Grimper la Garenne, colline qui donne parfois à la cité bretonne de faux airs de Rome ou de Lisbonne. Apercevoir au loin le clocher de Saint Patern, indicateur fidèle de nos retards éventuels. Quelques mètres encore et déjà se dressera la silhouette du bâtiment qui accueille un peu plus d’une centaine d’élèves. Tout aura l’air normal hormis les maitresses masquées et quelques lignes jaunes tracées à la va-vite au sol pour imposer les distanciations nécessaires. Peut-être croiserai-je une dernière fois Laurent Gounelle, échangeant rapidement quelques banalités d’usage ? Les mots ont leur importance, pas si anodine en fait : s’enquérir de l’autre, prendre de ses nouvelles, échanger, donner et répondre. Gymnastique sociale, oubliée après des semaines confinées, qui apporte du sel à la vie et cimente nos existences.

Descendant seul une ultime fois vers le port, je marcherai le cœur serré. Quelques nuages gris me plongeront dans le souvenir.
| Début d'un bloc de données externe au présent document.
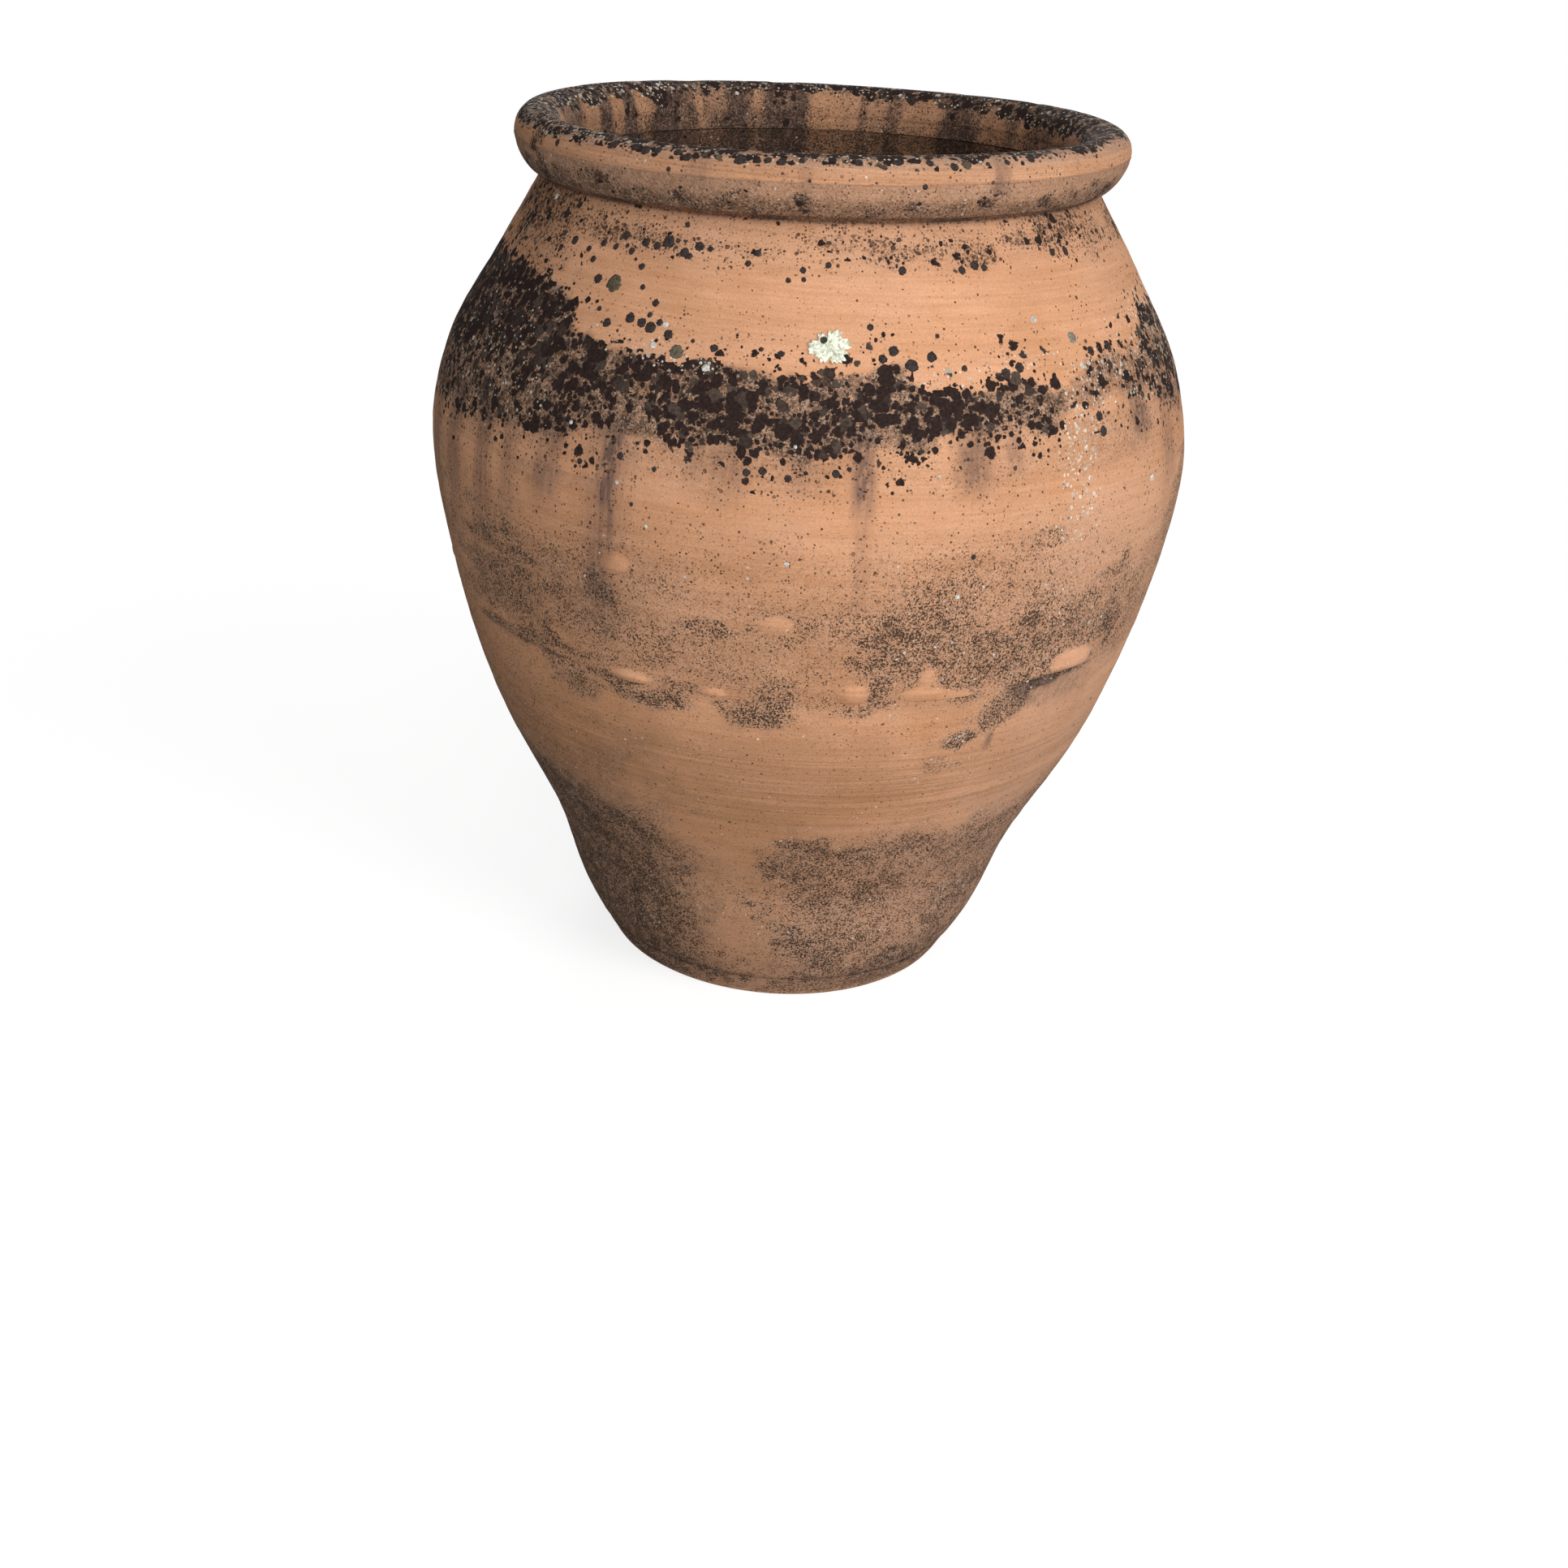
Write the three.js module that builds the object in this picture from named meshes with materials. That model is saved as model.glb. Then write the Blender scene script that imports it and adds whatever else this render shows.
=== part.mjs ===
// A large terracotta storage jar, thrown in sections as such jars are: a floor slab, a foot section,
// two belly sections, a shoulder section and a rolled rim, each luted to the one below with slip.
// Millimetres, +Z up. The origin is the centre of the jar's underside.
import * as THREE from "three";
import { toCreasedNormals } from "three/addons/utils/BufferGeometryUtils.js";

// Overall form: the outer wall at its foot, its belly and its neck, and the rim above the neck.
const jarHeight = 750;
const footRadius = 164;
const footTopRadius = 219;
const bellyRadius = 326;
const bellyHeight = 482;
const neckRadius = 229;
const rimHeight = 45;
const neckHeight = jarHeight - rimHeight;

// Where the potter stopped each section and luted on the next.
const floorThickness = 25;
const footSeamHeight = 135;
const bellySeamHeight = 362;
const shoulderSeamHeight = 522;

// Walls, measured square to the surface. They thin towards the top.
const footWall = 25;
const bellyWall = 20;
const neckWall = 17;

// Joints: each section's edge is bevelled, lower outside than inside, over a film of slip.
const seamBevel = 10;
const rimSeamBevel = 8;
const slipFilm = 0.4;

// The floor: a slab with a rounded edge, a drain hole, and a coil pressed into the corner inside.
const floorEdgeRounding = 9;
const drainHoleRadius = 13;
const drainHoleChamfer = 4;
const cornerCoilSize = 24;
const coilToeClearance = 1;

// The rolled rim: a bevelled underside, an arris round its widest line, and a round crest.
const rimProjection = 24;
const rimArrisHeight = 24;
const rimCrestRounding = 17;
const rimLipRounding = 25;

// The lip that laps over the belly seam, and the marks of the fingers that pressed it down.
const lipProjection = 4.5;
const lipReach = 34;
const lipUnevenness = 0.38;
const dabProjection = 5.5;
const dabHalfWidth = 15;
const dabHalfHeight = 10;
// Each dab as degrees round the jar from the front, and dab heights above the belly seam.
const dabs = [
  [-23, 0.2],
  [-11, 0.4],
  [9, 0.4],
  [20, 0.5],
  [45, 0.8],
  [-2, 6.2],
  [-26, 9.2],
  [-60, 6],
  [98, 0.5],
  [137, 0.4],
  [176, 0.6],
  [-84, 0.4],
  [-128, 0.5],
];

// Steps round the jar, and the longest steps up the walls.
const stepsRound = 72;
const lipStepsRound = 144;
const outsideStep = 32;
const insideStep = 55;
const lipStep = 6;
const dabStep = 20;
const creaseAngle = 40;
const clay = { color: 0xc98a5e, roughness: 0.92, metalness: 0 };

const radians = THREE.MathUtils.degToRad;

// Stations of the outer wall as [height, radius]. Between them the wall is a smooth curve.
const belowBelly = bellyHeight - footSeamHeight;
const aboveBelly = neckHeight - bellyHeight;
const wallStations = [
  [0, footRadius],
  [0.42 * footSeamHeight, footRadius + 0.52 * (footTopRadius - footRadius)],
  [footSeamHeight, footTopRadius],
  [footSeamHeight + 0.33 * belowBelly, footTopRadius + 0.512 * (bellyRadius - footTopRadius)],
  [footSeamHeight + 0.66 * belowBelly, footTopRadius + 0.838 * (bellyRadius - footTopRadius)],
  [bellyHeight, bellyRadius],
  [bellyHeight + 0.38 * aboveBelly, bellyRadius - 0.178 * (bellyRadius - neckRadius)],
  [bellyHeight + 0.7 * aboveBelly, bellyRadius - 0.595 * (bellyRadius - neckRadius)],
  [neckHeight, neckRadius],
];

// The slope of the wall at a station, from the stations beside it.
function stationSlope(i) {
  const [lowZ, lowR] = wallStations[Math.max(i - 1, 0)];
  const [highZ, highR] = wallStations[Math.min(i + 1, wallStations.length - 1)];
  return (highR - lowR) / (highZ - lowZ);
}

// Outer radius of the wall at a height: a Hermite curve through the stations.
function wallRadius(z) {
  let i = 0;
  while (i < wallStations.length - 2 && z > wallStations[i + 1][0]) i += 1;
  const [z0, r0] = wallStations[i];
  const [z1, r1] = wallStations[i + 1];
  const span = z1 - z0;
  const t = (z - z0) / span;
  const t2 = t * t;
  const t3 = t2 * t;
  return (
    r0 * (2 * t3 - 3 * t2 + 1) +
    r1 * (3 * t2 - 2 * t3) +
    span * (stationSlope(i) * (t3 - 2 * t2 + t) + stationSlope(i + 1) * (t3 - t2))
  );
}

function wallSlope(z) {
  const reach = 0.5;
  return (wallRadius(z + reach) - wallRadius(z - reach)) / (2 * reach);
}

// Wall thickness square to the surface, from the foot to the belly to the neck.
function wallThickness(z) {
  if (z < bellyHeight) return THREE.MathUtils.mapLinear(z, 0, bellyHeight, footWall, bellyWall);
  return THREE.MathUtils.mapLinear(z, bellyHeight, neckHeight, bellyWall, neckWall);
}

function innerRadius(z) {
  return wallRadius(z) - wallThickness(z) * Math.hypot(1, wallSlope(z));
}

// Points of a wall face as [radius, height], in even steps between the given heights.
function wallFace(radiusAt, heights, longestStep) {
  const points = [[radiusAt(heights[0]), heights[0]]];
  for (let i = 1; i < heights.length; i += 1) {
    const low = heights[i - 1];
    const rise = heights[i] - low;
    const steps = Math.ceil(rise / longestStep);
    for (let step = 1; step <= steps; step += 1) {
      const z = low + (rise * step) / steps;
      points.push([radiusAt(z), z]);
    }
  }
  return points;
}

// An arc of [radius, height] points, in degrees from outwards, turning towards up.
function arc(centreR, centreZ, radius, from, to, steps) {
  return Array.from({ length: steps + 1 }, (_, i) => {
    const angle = radians(from + ((to - from) * i) / steps);
    return [centreR + radius * Math.cos(angle), centreZ + radius * Math.sin(angle)];
  });
}

// Turns a closed [radius, height] profile round the jar's axis, its outer side running upwards.
// relief(angle, z) moves the first reliefPoints points of the profile outwards.
function turned(profile, steps = stepsRound, reliefPoints = 0, relief = () => 0) {
  const count = profile.length;
  const positions = [];
  for (let i = 0; i < steps; i += 1) {
    const angle = radians((i / steps) * 360);
    profile.forEach(([r, z], j) => {
      const radius = j < reliefPoints ? r + relief(angle, z) : r;
      positions.push(radius * Math.sin(angle), -radius * Math.cos(angle), z);
    });
  }
  const index = [];
  for (let i = 0; i < steps; i += 1) {
    const here = i * count;
    const next = ((i + 1) % steps) * count;
    for (let j = 0; j < count; j += 1) {
      const above = (j + 1) % count;
      index.push(here + j, next + j, next + above);
      index.push(here + j, next + above, here + above);
    }
  }
  const geometry = new THREE.BufferGeometry();
  geometry.setAttribute("position", new THREE.Float32BufferAttribute(positions, 3));
  geometry.setIndex(index);
  return toCreasedNormals(geometry, radians(creaseAngle));
}

// A joint between two sections: its height outside and inside, and the same above the slip.
function seam(height) {
  return { outside: height - seamBevel / 2, inside: height + seamBevel / 2 };
}

function aboveSlip({ outside, inside }) {
  return { outside: outside + slipFilm, inside: inside + slipFilm };
}

const floorTop = { outside: floorThickness, inside: floorThickness };
const footSeam = seam(footSeamHeight);
const bellySeam = seam(bellySeamHeight);
const shoulderSeam = seam(shoulderSeamHeight);
const rimSeam = { outside: neckHeight, inside: neckHeight + rimSeamBevel };
const coilTop = floorThickness + cornerCoilSize;
const coilToeRadius = innerRadius(floorThickness) - slipFilm - cornerCoilSize;

const arrisRadius = neckRadius + rimProjection;
const crestRadius = arrisRadius - rimCrestRounding;
const mouthRadius = crestRadius - rimLipRounding;

// The floor slab carries the foot section on its edge, and its clear floor ends at the coil's toe.
function floorSlab() {
  const rounding = floorEdgeRounding;
  return turned([
    [drainHoleRadius + drainHoleChamfer, 0],
    ...arc(footRadius - rounding, rounding, rounding, -90, -10, 3),
    [wallRadius(floorThickness), floorThickness],
    [coilToeRadius - coilToeClearance, floorThickness],
    [drainHoleRadius + drainHoleChamfer, floorThickness],
    [drainHoleRadius, floorThickness - drainHoleChamfer],
    [drainHoleRadius, drainHoleChamfer],
  ]);
}

// The coil pressed into the corner between floor and wall. A thumb has hollowed its face.
function floorCornerCoil() {
  const wallLow = innerRadius(floorThickness) - slipFilm;
  const wallHigh = innerRadius(coilTop) - slipFilm;
  const face = new THREE.QuadraticBezierCurve(
    new THREE.Vector2(wallHigh, coilTop),
    new THREE.Vector2(wallLow - 0.2 * cornerCoilSize, floorThickness + 0.25 * cornerCoilSize),
    new THREE.Vector2(coilToeRadius, floorThickness),
  );
  return turned([[wallLow, floorThickness], ...face.getPoints(4).map((p) => [p.x, p.y])]);
}

// The foot section stands on the slab, and its inside has the corner coil against it.
function footSection() {
  const outside = wallFace(wallRadius, [floorTop.outside, footSeam.outside], outsideStep);
  const inside = wallFace(innerRadius, [floorTop.inside, coilTop, footSeam.inside], insideStep);
  return turned([...outside, ...inside.reverse()]);
}

function lowerBellySection() {
  const bottom = aboveSlip(footSeam);
  const outside = wallFace(wallRadius, [bottom.outside, bellySeam.outside], outsideStep);
  const inside = wallFace(innerRadius, [bottom.inside, bellySeam.inside], insideStep);
  return turned([...outside, ...inside.reverse()]);
}

// How far the clay stands out near the belly seam: the uneven lapped lip, and the finger dabs.
function seamRelief(angle, z) {
  const fade = Math.max(0, 1 - (z - bellySeam.outside) / lipReach);
  const waves =
    0.5 * Math.sin(3 * angle + 0.6) + 0.3 * Math.sin(7 * angle + 2.1) + 0.2 * Math.sin(13 * angle);
  let relief = lipProjection * (1 - lipUnevenness + lipUnevenness * waves) * fade * fade;
  for (const [degrees, height] of dabs) {
    const turn = angle - radians(degrees);
    const across = (wallRadius(z) * Math.atan2(Math.sin(turn), Math.cos(turn))) / dabHalfWidth;
    const up = (z - bellySeamHeight) / dabHalfHeight - height;
    relief = Math.max(relief, dabProjection * Math.exp(-(across * across + up * up)));
  }
  return relief;
}

// The upper belly section, whose lower edge laps out over the seam.
function upperBellySection() {
  const bottom = aboveSlip(bellySeam);
  const lipTop = bottom.outside + lipReach;
  const lip = wallFace(wallRadius, [bottom.outside, lipTop], lipStep);
  const wall = wallFace(wallRadius, [lipTop, shoulderSeam.outside], dabStep);
  const outside = [...lip, ...wall.slice(1)];
  const inside = wallFace(innerRadius, [bottom.inside, shoulderSeam.inside], insideStep);
  return turned([...outside, ...inside.reverse()], lipStepsRound, outside.length, seamRelief);
}

// The shoulder section closes in to the neck, and ends inside at the mouth.
function shoulderSection() {
  const bottom = aboveSlip(shoulderSeam);
  const outside = wallFace(wallRadius, [bottom.outside, rimSeam.outside], outsideStep);
  const inside = wallFace(innerRadius, [bottom.inside, neckHeight], insideStep);
  return turned([...outside, [mouthRadius, rimSeam.inside], ...inside.reverse()]);
}

// The rolled rim, from the neck groove up over the arris and the round crest to the inside.
function rimRoll() {
  const bottom = aboveSlip(rimSeam);
  const arrisZ = neckHeight + rimArrisHeight;
  const lipZ = jarHeight - rimLipRounding;
  return turned([
    [neckRadius, bottom.outside],
    [neckRadius + 0.62 * rimProjection, neckHeight + 0.36 * rimArrisHeight],
    [arrisRadius - 1, arrisZ - 2],
    [arrisRadius, arrisZ],
    ...arc(crestRadius, jarHeight - rimCrestRounding, rimCrestRounding, 0, 90, 5),
    ...arc(crestRadius, lipZ, rimLipRounding, 90, 170, 4).slice(1),
    [mouthRadius, bottom.inside],
  ]);
}

const pieces = {
  floor_slab: floorSlab(),
  floor_corner_coil: floorCornerCoil(),
  foot_section: footSection(),
  lower_belly_section: lowerBellySection(),
  upper_belly_section: upperBellySection(),
  shoulder_section: shoulderSection(),
  rim_roll: rimRoll(),
};

const jar = new THREE.Group();
for (const [name, geometry] of Object.entries(pieces)) {
  const mesh = new THREE.Mesh(geometry, new THREE.MeshStandardMaterial(clay));
  mesh.name = name;
  jar.add(mesh);
}

export default jar;
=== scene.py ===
# A large, weathered terracotta storage jar, dressed piece by piece on the frame of its solids.
# Metres, +Z up. The front of the photograph looks along +Y, so an azimuth of 0 degrees on the jar
# faces -Y and an azimuth of 90 degrees faces +X.
import math

import bpy
import numpy as np
from mathutils import Matrix, Vector


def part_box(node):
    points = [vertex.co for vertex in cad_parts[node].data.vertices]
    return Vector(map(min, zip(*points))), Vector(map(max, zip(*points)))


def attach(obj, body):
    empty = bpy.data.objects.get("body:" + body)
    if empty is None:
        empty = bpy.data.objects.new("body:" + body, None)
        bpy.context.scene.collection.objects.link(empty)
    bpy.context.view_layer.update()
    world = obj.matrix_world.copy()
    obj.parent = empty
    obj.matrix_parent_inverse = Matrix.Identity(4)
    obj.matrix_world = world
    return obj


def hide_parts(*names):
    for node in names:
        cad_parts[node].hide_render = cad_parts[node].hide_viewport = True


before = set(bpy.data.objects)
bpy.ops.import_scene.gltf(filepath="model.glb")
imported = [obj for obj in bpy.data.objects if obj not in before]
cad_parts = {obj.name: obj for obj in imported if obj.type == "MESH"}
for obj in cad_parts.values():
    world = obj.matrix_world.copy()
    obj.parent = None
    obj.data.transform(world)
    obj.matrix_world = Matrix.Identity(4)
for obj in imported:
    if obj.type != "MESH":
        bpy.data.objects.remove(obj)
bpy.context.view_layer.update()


# Floor slab
# A disc of clay beaten out 25 mm thick, rounded at its edge, with a drain hole cut through it.
# The wall is luted to its upper face with slip, which leaves a fine dark line round the foot.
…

Je me rappellerai chaque matin en apparence semblable à tous les autres et pourtant si différent. Les revivre encore comme dans un rêve que l’éveil proche dissout laissant le dormeur ébahi par le futur qui s’annonce. Ne rien regretter. Poursuivre la route parfois main dans la main avec ce petit bonhomme qui a bousculé ma vie et mes certitudes un soir de décembre. Ne pas trop se retourner, profiter juste de ces deux jours en juin.

1 – Le titre de cette chronique fait évidemment référence au roman Quatre jours en mars de Jens Christian Grondahl.